We’ll need to implement a robust set of policies to cut global warming emissions dramatically in line with what the science shows is necessary. Here in the U.S. that includes progress on implementing the Clean Power Plan and state policies to advance renewable energy, increasing fuel efficiency standards, increasing energy efficiency across the board, cutting methane emissions, policies to safeguard our land-based carbon sinks, putting a price on carbon, and, frankly, greatly ratcheting up ambition on all fronts.
Delivering on the Paris Agreement
The Paris Agreement sets a necessarily high bar for global climate action. Countries agreed to a goal of: “holding the increase in the global average temperature to well below 2 degrees C above pre-industrial levels and to pursue efforts to limit the temperature increase to 1.5 degrees C above pre-industrial levels.”

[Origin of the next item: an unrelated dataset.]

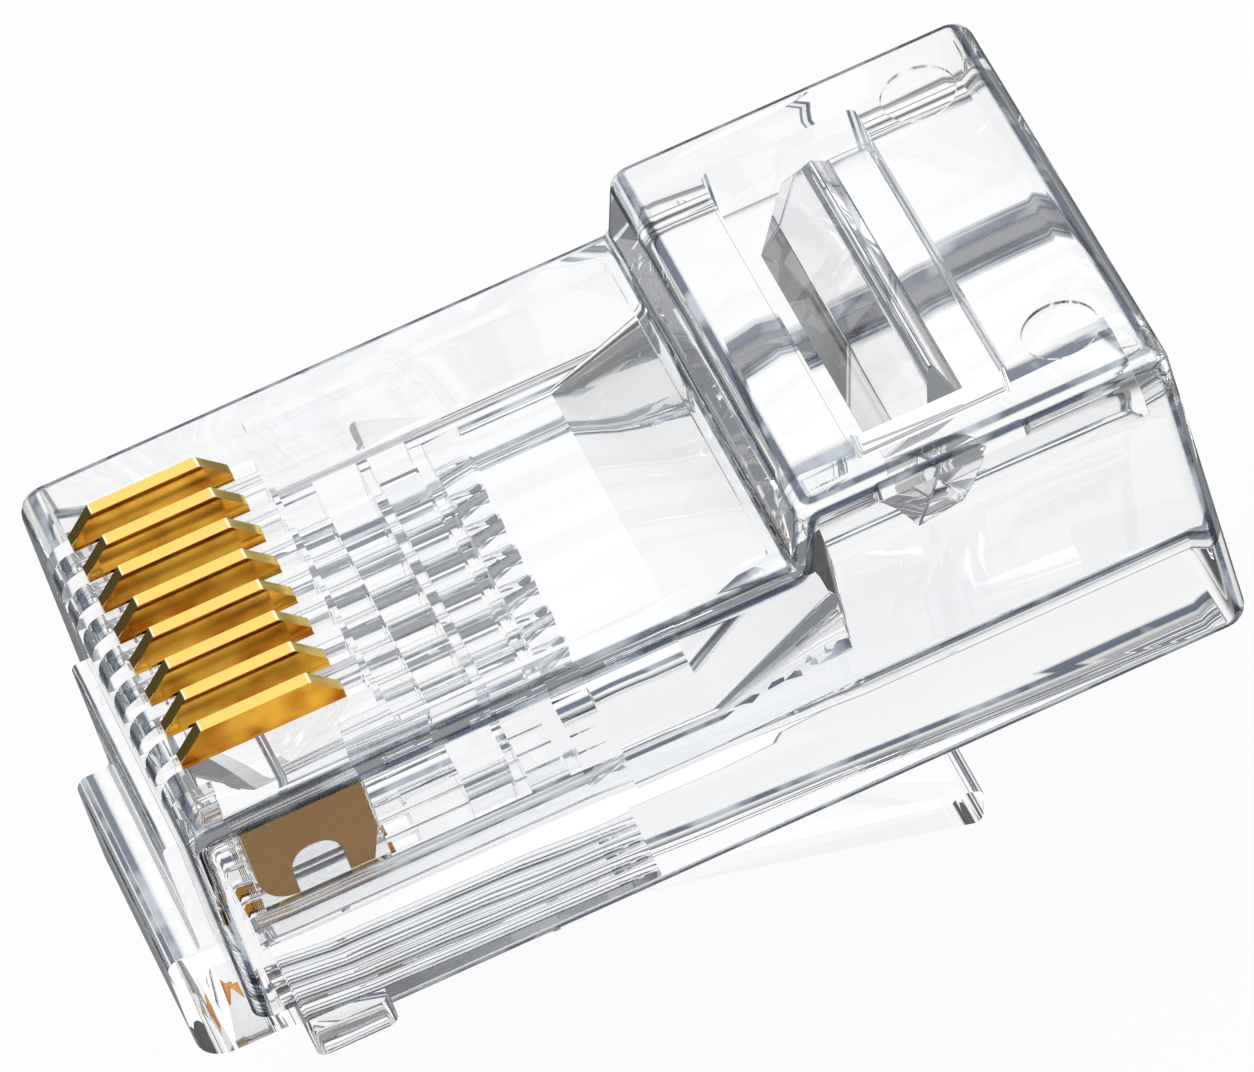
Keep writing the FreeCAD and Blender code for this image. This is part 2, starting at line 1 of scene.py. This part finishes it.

And to meet this goal they would:
“…aim to reach global peaking of global warming emissions as soon as possible, recognizing that peaking will take longer for developing country Parties, and to undertake rapid reductions thereafter in accordance with best available science, so as to achieve a balance between anthropogenic emissions by sources and removals by sinks of greenhouse gases in the second half of this century.”
The good news is that the 2015 data show that it’s possible to get on this ambitious pathway. But we’ll need to do a lot more to deliver on the promise of Paris, and the U.S. and China have a special leadership role in that endeavor. Ultimately, this is about limiting the magnitude of climate impacts and taking advantage of the huge economic opportunities of a clean energy economy.
For us in the U.S., this is why we need the next U.S. president to take on climate action as a major priority.